_REQUIRED WORK_
Each line that holds the word "shown" is to be identified and copied.

## start RECORD SET

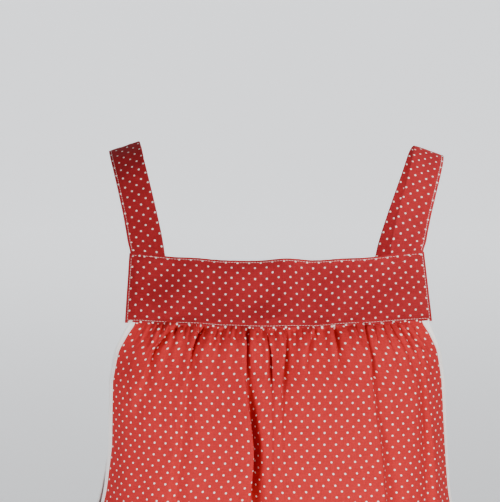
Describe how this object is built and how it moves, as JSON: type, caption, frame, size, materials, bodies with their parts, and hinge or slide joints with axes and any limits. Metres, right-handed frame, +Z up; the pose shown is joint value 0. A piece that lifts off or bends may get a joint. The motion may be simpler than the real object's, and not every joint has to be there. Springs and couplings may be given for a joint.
{
  "type": "cobbler apron",
  "caption": "Slip-on cobbler apron with shoulder straps, straight yoke bands front and back, gathered body panels and bias-bound armholes.",
  "frame": {"origin": "midway between the two straps, where their undersides cross the shoulders", "axes": "+Z up, the chest faces -Y, +X is the wearer's left"},
  "size_m": [0.5028, 0.3584, 0.9109],
  "materials": {
    "pin_dot_cotton": "plain-woven red cotton printed with small white dots, matt",
    "white_bias_tape": "folded white cotton bias tape, matt"
  },
  "bodies": {
    "root": {"yoke_front": "pin_dot_cotton", "yoke_back": "pin_dot_cotton", "strap_right": "pin_dot_cotton", "strap_left": "pin_dot_cotton", "panel_front": "pin_dot_cotton", "panel_back": "pin_dot_cotton", "binding_right": "white_bias_tape", "binding_left": "white_bias_tape"}
  },
  "joints": []
}
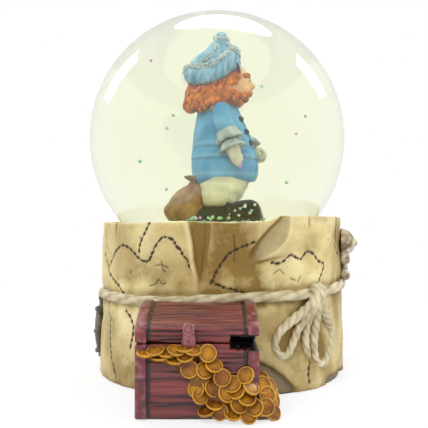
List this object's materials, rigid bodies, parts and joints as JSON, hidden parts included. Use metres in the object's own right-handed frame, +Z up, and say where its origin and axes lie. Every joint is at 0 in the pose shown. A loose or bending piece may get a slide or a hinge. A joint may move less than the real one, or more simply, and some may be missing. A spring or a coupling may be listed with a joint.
{
  "type": "musical snow globe",
  "caption": "Liquid-filled glass ball holding a pirate figure, on a cast rolled-map base with a rope, a treasure chest in front and a wind-up musical movement underneath.",
  "frame": {"origin": "where the glass ball's axis meets the table, in the plane of the felt's underside", "axes": "+Z up along the ball's axis; -Y towards the viewer, through the treasure chest; +X to the viewer's right"},
  "size_m": [0.1045, 0.1248, 0.1405],
  "materials": {
    "clear_glass": "clear, polished",
    "pale_liquid": "clear pale yellow-green",
    "grey_rubber": "matt",
    "cement": "matt",
    "sand_resin": "matt, cast",
    "glitter": "sparkling",
    "black_paint": "gloss paint on resin",
    "cream_paint": "satin paint on resin",
    "blue_paint": "satin paint on resin",
    "light_blue_paint": "satin paint on resin",
    "grey_paint": "satin paint on resin",
    "skin_paint": "satin paint on resin",
    "orange_paint": "satin paint on resin",
    "tan_paint": "matt paint on resin",
    "parchment": "matt paint with a brown wash in its cracks",
    "rope_paint": "matt paint with a brown wash",
    "iron_paint": "satin paint with an ochre wash",
    "bone_paint": "matt paint with a brown wash",
    "chest_red": "satin paint, worn pink on its edges",
    "strap_red": "satin paint, worn pink on its edges",
    "gold_paint": "gloss gold paint",
    "green_felt": "matt felt",
    "black_plastic": "matt",
    "bright_steel": "plated",
    "spring_steel": "blued",
    "zinc_casting": "as cast",
    "brass": "polished"
  },
  "bodies": {
    "globe_and_base": {"glass_globe": "clear_glass", "liquid_fill": "pale_liquid", "rubber_stopper": "grey_rubber", "globe_cement": "cement", "scene_ground": "sand_resin", "glitter_flakes": "glitter", "pirate_boots": "black_paint", "pirate_trousers": "cream_paint", "pirate_coat": "blue_paint", "coat_buttons": "black_paint", "pirate_sleeves": "blue_paint", "pirate_cuffs": "grey_paint", "pirate_hands": "skin_paint", "pirate_head": "skin_paint", "pirate_hair": "orange_paint", "pirate_hat": "light_blue_paint", "loot_sack": "tan_paint", "map_base": "parchment", "rope_band": "rope_paint", "rope_bow": "rope_paint", "ship_wheel": "iron_paint", "skull_relief": "bone_paint", "anchor_relief": "iron_paint", "chest_body": "chest_red", "chest_lid": "chest_red", "chest_straps": "strap_red", "chest_hasp": "strap_red", "coin_heap": "gold_paint", "felt_pads": "green_felt", "bottom_plate": "black_plastic", "plate_screws": "bright_steel", "movement_frame": "zinc_casting", "movement_screws": "bright_steel", "comb": "bright_steel", "comb_screws": "bright_steel", "governor_bracket": "bright_steel", "spring_housing": "bright_steel", "mainspring": "spring_steel"},
    "winding": {"winding_key": "brass", "winding_arbor": "bright_steel", "crown_wheel": "brass"},
    "drum": {"music_drum": "brass", "drum_pins": "bright_steel", "drum_shaft": "bright_steel"},
    "lay_shaft": {"lay_shaft": "bright_steel"},
    "governor": {"governor_worm": "bright_steel", "governor_fan": "bright_steel"}
  },
  "joints": [
    {"name": "key_turn", "type": "hinge", "parent": "globe_and_base", "child": "winding", "pos_m": [-0.015, 0, 0.01], "axis": [0, 0, 1], "continuous": true},
    {"name": "drum_turn", "type": "hinge", "parent": "globe_and_base", "child": "drum", "pos_m": [0, 0, 0.02655], "axis": [1, 0, 0], "continuous": true},
    {"name": "lay_turn", "type": "hinge", "parent": "globe_and_base", "child": "lay_shaft", "pos_m": [0.0214, 0.0104, 0.02655], "axis": [1, 0, 0], "continuous": true},
    {"name": "governor_spin", "type": "hinge", "parent": "globe_and_base", "child": "governor", "pos_m": [0.0266, 0.01555, 0.03], "axis": [0, 0, 1], "continuous": true}
  ],
  "couplings": [
    {"joint": "drum_turn", "follows": "key_turn", "ratio": 2.5},
    {"joint": "lay_turn", "follows": "key_turn", "ratio": -9},
    {"joint": "governor_spin", "follows": "key_turn", "ratio": 180}
  ]
}
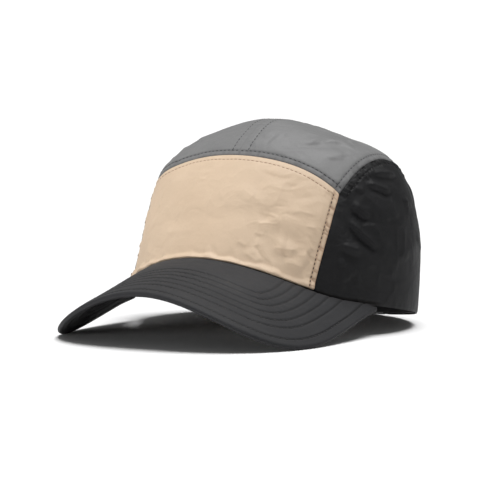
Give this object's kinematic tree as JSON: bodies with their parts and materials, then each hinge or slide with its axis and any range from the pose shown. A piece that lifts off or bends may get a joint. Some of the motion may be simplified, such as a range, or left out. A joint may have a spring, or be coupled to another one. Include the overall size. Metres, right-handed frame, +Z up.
{
  "type": "five panel cap",
  "caption": "Soft low-crown cap with a broad front panel, split top strip, two side panels, curved peak, inner sweatband and rear strap with slide.",
  "frame": {"origin": "centre of the bottom of the bounding box, on the surface that the cap lies on", "axes": "+Z up, the peak points to -Y and the wearer's left is +X"},
  "size_m": [0.1872, 0.2546, 0.1314],
  "materials": {
    "beige_cloth": "crinkled light nylon",
    "grey_cloth": "crinkled light nylon",
    "black_cloth": "crinkled light nylon with a soft sheen",
    "charcoal_cloth": "matt cloth over a stiff board, stitched in rows",
    "band_cloth": "matt cotton",
    "webbing": "woven webbing",
    "black_plastic": "satin moulded plastic"
  },
  "bodies": {
    "root": {"front_panel": "beige_cloth", "top_panel_left": "grey_cloth", "top_panel_right": "grey_cloth", "side_panel_left": "black_cloth", "side_panel_right": "black_cloth", "peak": "charcoal_cloth", "sweatband": "band_cloth", "rear_strap": "webbing", "strap_slide": "black_plastic"}
  },
  "joints": []
}
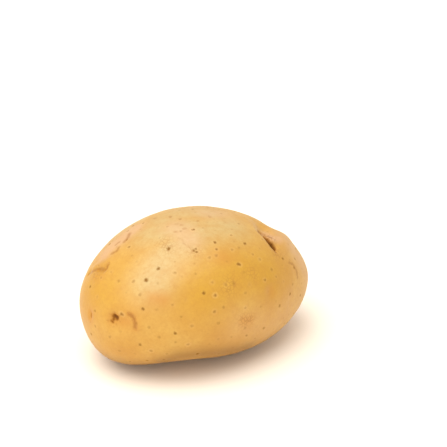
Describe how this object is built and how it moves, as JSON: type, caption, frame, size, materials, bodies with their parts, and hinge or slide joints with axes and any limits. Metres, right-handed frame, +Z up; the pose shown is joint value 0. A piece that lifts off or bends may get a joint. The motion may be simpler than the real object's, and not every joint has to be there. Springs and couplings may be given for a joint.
{
  "type": "potato",
  "caption": "Whole yellow-skinned potato, an irregular oval tuber fuller at one end, lying on a small flat spot.",
  "frame": {"origin": "middle of the footprint, at the level of the small flat spot that the tuber rests on", "axes": "+X along the tuber from its fuller end to its narrower end, +Y across it, +Z up"},
  "size_m": [0.094, 0.0674, 0.0549],
  "materials": {
    "potato_skin": "thin smooth natural skin, golden yellow with pale scuffs and small brown lenticels, soft satin"
  },
  "bodies": {
    "root": {"potato": "potato_skin"}
  },
  "joints": []
}
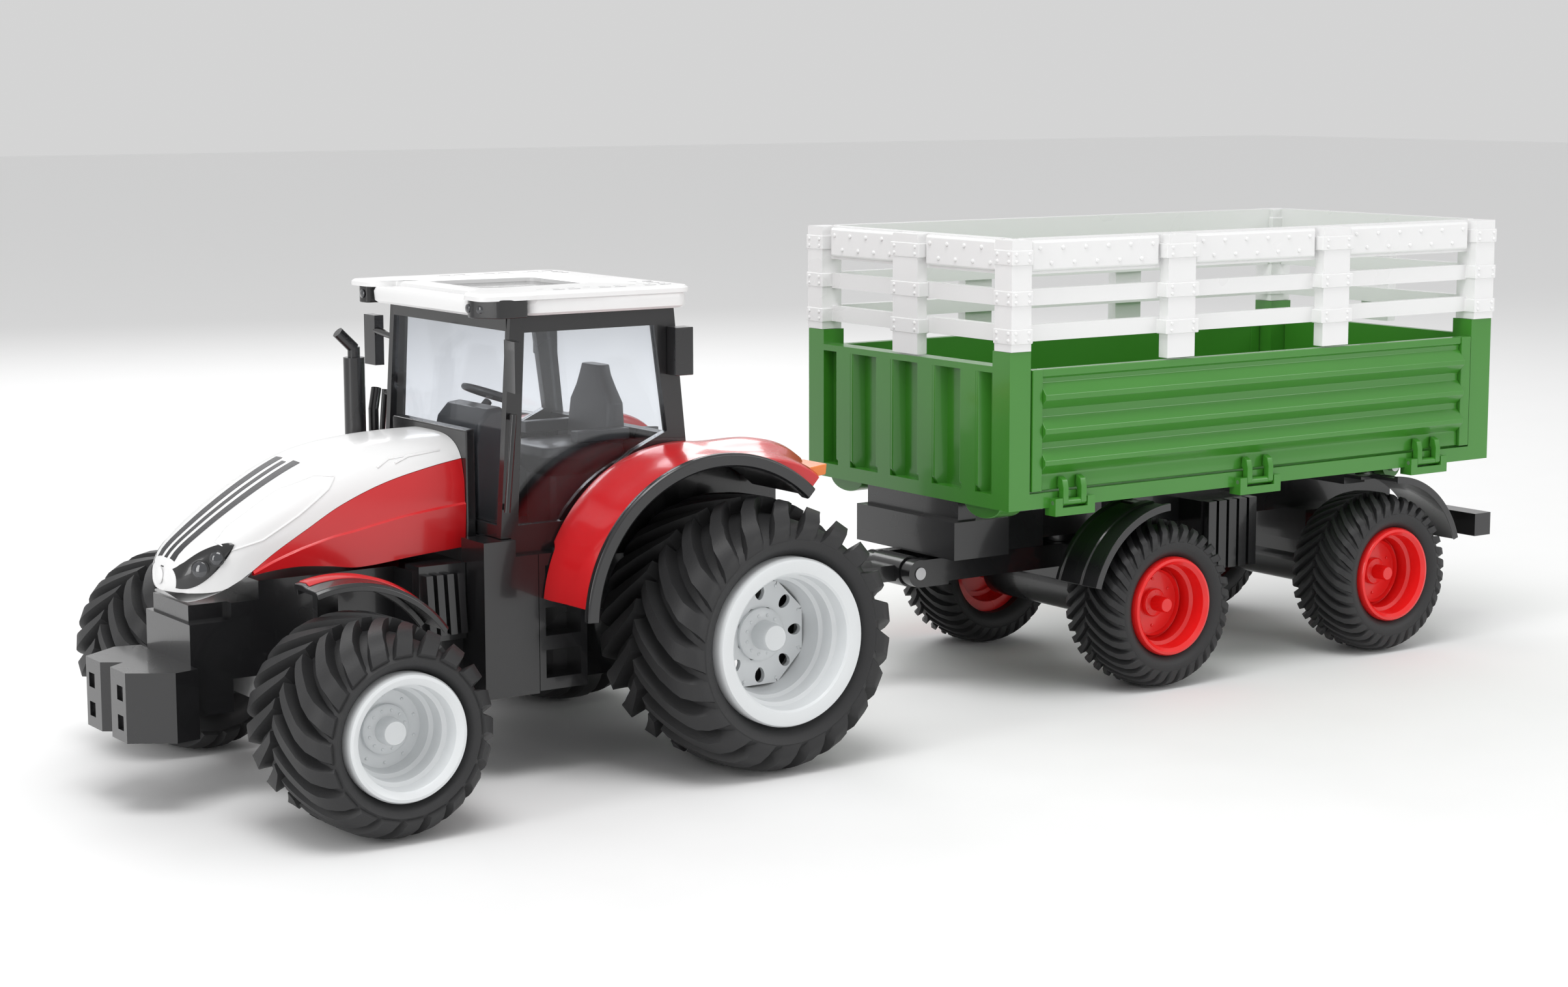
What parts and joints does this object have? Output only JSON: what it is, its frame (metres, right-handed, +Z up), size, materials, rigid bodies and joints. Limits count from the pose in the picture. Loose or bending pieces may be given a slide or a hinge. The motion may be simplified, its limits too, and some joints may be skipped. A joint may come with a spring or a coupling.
{
  "type": "toy tractor",
  "caption": "Toy farm tractor with glazed cab and steering front wheels, towing a tipping trailer with drop sides and a lift-out stake rack.",
  "frame": {"origin": "centre of the bounding box in plan, at ground level under the tyres", "axes": "+X towards the tractor's nose, +Y towards the tractor's left side, +Z up"},
  "size_m": [0.498, 0.1668, 0.146],
  "materials": {
    "white_plastic": "gloss",
    "red_plastic": "gloss",
    "black_plastic": "semi gloss",
    "rubber": "satin",
    "green_plastic": "gloss",
    "trailer_red": "gloss",
    "rim_white": "gloss",
    "steel": "satin",
    "clear": "clear",
    "lamp_black": "gloss",
    "dark_grey": "matt"
  },
  "bodies": {
    "tractor": {"chassis_tub": "black_plastic", "front_weight": "black_plastic", "front_axle_beam": "black_plastic", "kingpins": "steel", "hood": "white_plastic", "hood_panels": "red_plastic", "headlamps": "lamp_black", "engine_vents": "black_plastic", "side_tanks": "black_plastic", "cab_steps": "black_plastic", "exhaust_stack": "black_plastic", "intake_pipe": "black_plastic", "cab_floor": "dark_grey", "cab_frame": "black_plastic", "cab_glass": "clear", "cab_roof": "white_plastic", "work_lamps": "lamp_black", "dashboard": "dark_grey", "steering_wheel": "dark_grey", "seat": "dark_grey", "side_mirrors": "black_plastic", "grab_handles": "black_plastic", "rear_fenders": "red_plastic", "fender_lips": "black_plastic", "rear_hitch": "black_plastic", "hitch_pin": "steel"},
    "rear_wheels": {"rear_axle_shaft": "steel", "rear_rims": "rim_white", "rear_tyres": "rubber"},
    "steer_left": {"knuckle_left": "black_plastic", "front_fender_left": "red_plastic"},
    "steer_right": {"knuckle_right": "black_plastic", "front_fender_right": "red_plastic"},
    "front_wheel_left": {"front_rim_left": "rim_white", "front_tyre_left": "rubber"},
    "front_wheel_right": {"front_rim_right": "rim_white", "front_tyre_right": "rubber"},
    "tie_rod": {"tie_rod": "black_plastic"},
    "drawbar": {"drawbar": "black_plastic", "drawbar_pin": "steel"},
    "dolly": {"dolly_frame": "black_plastic", "dolly_fenders": "black_plastic"},
    "dolly_wheels": {"trailer_front_axle": "steel", "trailer_front_rims": "trailer_red", "trailer_front_tyres": "rubber"},
    "trailer": {"trailer_chassis": "black_plastic", "trailer_pins": "steel", "trailer_rear_fenders": "black_plastic", "rear_bumper": "black_plastic", "side_boxes": "black_plastic"},
    "trailer_rear_wheels": {"trailer_rear_axle": "steel", "trailer_rear_rims": "trailer_red", "trailer_rear_tyres": "rubber"},
    "bed": {"bed": "green_plastic", "hinge_pins": "steel"},
    "gate_left": {"side_gate_left": "green_plastic"},
    "gate_right": {"side_gate_right": "green_plastic"},
    "tailgate": {"tailgate": "green_plastic"},
    "rack": {"rack_sides": "white_plastic", "rack_ends": "white_plastic"}
  },
  "joints": [
    {"name": "rear_wheels_spin", "type": "hinge", "parent": "tractor", "child": "rear_wheels", "pos_m": [0.081, 0, 0.0385], "axis": [0, 1, 0], "continuous": true},
    {"name": "steer_left_turn", "type": "hinge", "parent": "tractor", "child": "steer_left", "pos_m": [0.201, 0.032, 0.028], "axis": [0, 0, 1], "range_deg": [-20, 20]},
    {"name": "steer_right_turn", "type": "hinge", "parent": "tractor", "child": "steer_right", "pos_m": [0.201, -0.032, 0.028], "axis": [0, 0, 1], "range_deg": [-20, 20]},
    {"name": "tie_rod_slide", "type": "slide", "parent": "tractor", "child": "tie_rod", "axis": [0, 1, 0], "range_m": [-0.0045, 0.0045]},
    {"name": "front_left_spin", "type": "hinge", "parent": "steer_left", "child": "front_wheel_left", "pos_m": [0.201, 0.06, 0.028], "axis": [0, 1, 0], "continuous": true},
    {"name": "front_right_spin", "type": "hinge", "parent": "steer_right", "child": "front_wheel_right", "pos_m": [0.201, -0.06, 0.028], "axis": [0, 1, 0], "continuous": true},
    {"name": "drawbar_yaw", "type": "hinge", "parent": "tractor", "child": "drawbar", "pos_m": [0.035, 0, 0.038], "axis": [0, 0, 1], "range_deg": [-35, 35]},
    {"name": "dolly_pitch", "type": "hinge", "parent": "drawbar", "child": "dolly", "pos_m": [-0.0155, 0, 0.0384], "axis": [0, 1, 0], "range_deg": [-6, 6]},
    {"name": "dolly_wheels_spin", "type": "hinge", "parent": "dolly", "child": "dolly_wheels", "pos_m": [-0.084, 0, 0.027], "axis": [0, 1, 0], "continuous": true},
    {"name": "turntable_yaw", "type": "hinge", "parent": "dolly", "child": "trailer", "pos_m": [-0.084, 0, 0.044], "axis": [0, 0, 1], "range_deg": [-20, 20]},
    {"name": "trailer_rear_spin", "type": "hinge", "parent": "trailer", "child": "trailer_rear_wheels", "pos_m": [-0.185, 0, 0.027], "axis": [0, 1, 0], "continuous": true},
    {"name": "bed_tip", "type": "hinge", "parent": "trailer", "child": "bed", "pos_m": [-0.219, 0, 0.058], "axis": [0, -1, 0], "range_deg": [0, 35]},
    {"name": "gate_left_drop", "type": "hinge", "parent": "bed", "child": "gate_left", "pos_m": [-0.126, 0.0546, 0.0645], "axis": [-1, 0, 0], "range_deg": [0, 90]},
    {"name": "gate_right_drop", "type": "hinge", "parent": "bed", "child": "gate_right", "pos_m": [-0.126, -0.0546, 0.0645], "axis": [1, 0, 0], "range_deg": [0, 90]},
    {"name": "tailgate_drop", "type": "hinge", "parent": "bed", "child": "tailgate", "pos_m": [-0.2349, 0, 0.0645], "axis": [0, -1, 0], "range_deg": [0, 80]},
    {"name": "rack_lift", "type": "slide", "parent": "bed", "child": "rack", "axis": [0, 0, 1], "range_m": [0, 0.045]}
  ],
  "couplings": [
    {"joint": "steer_right_turn", "follows": "steer_left_turn", "ratio": 1},
    {"joint": "tie_rod_slide", "follows": "steer_left_turn", "m_per_rad": -0.012}
  ]
}
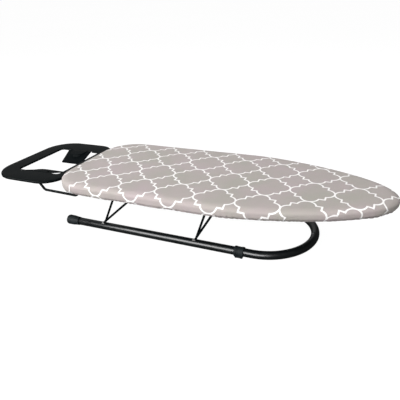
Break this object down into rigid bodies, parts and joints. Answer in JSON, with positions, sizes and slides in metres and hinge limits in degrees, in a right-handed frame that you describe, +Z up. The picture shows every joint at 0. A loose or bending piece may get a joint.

## end RECORD SET

_RESULT FOR THIS TASK_
Describe how this object is built and how it moves, as JSON: type, caption, frame, size, materials, bodies with their parts, and hinge or slide joints with axes and any limits. Metres, right-handed frame, +Z up; the pose shown is joint value 0. A piece that lifts off or bends may get a joint. The motion may be simpler than the real object's, and not every joint has to be there. Springs and couplings may be given for a joint.
List this object's materials, rigid bodies, parts and joints as JSON, hidden parts included. Use metres in the object's own right-handed frame, +Z up, and say where its origin and axes lie. Every joint is at 0 in the pose shown. A loose or bending piece may get a slide or a hinge. A joint may move less than the real one, or more simply, and some may be missing. A spring or a coupling may be listed with a joint.
Give this object's kinematic tree as JSON: bodies with their parts and materials, then each hinge or slide with its axis and any range from the pose shown. A piece that lifts off or bends may get a joint. Some of the motion may be simplified, such as a range, or left out. A joint may have a spring, or be coupled to another one. Include the overall size. Metres, right-handed frame, +Z up.
Describe how this object is built and how it moves, as JSON: type, caption, frame, size, materials, bodies with their parts, and hinge or slide joints with axes and any limits. Metres, right-handed frame, +Z up; the pose shown is joint value 0. A piece that lifts off or bends may get a joint. The motion may be simpler than the real object's, and not every joint has to be there. Springs and couplings may be given for a joint.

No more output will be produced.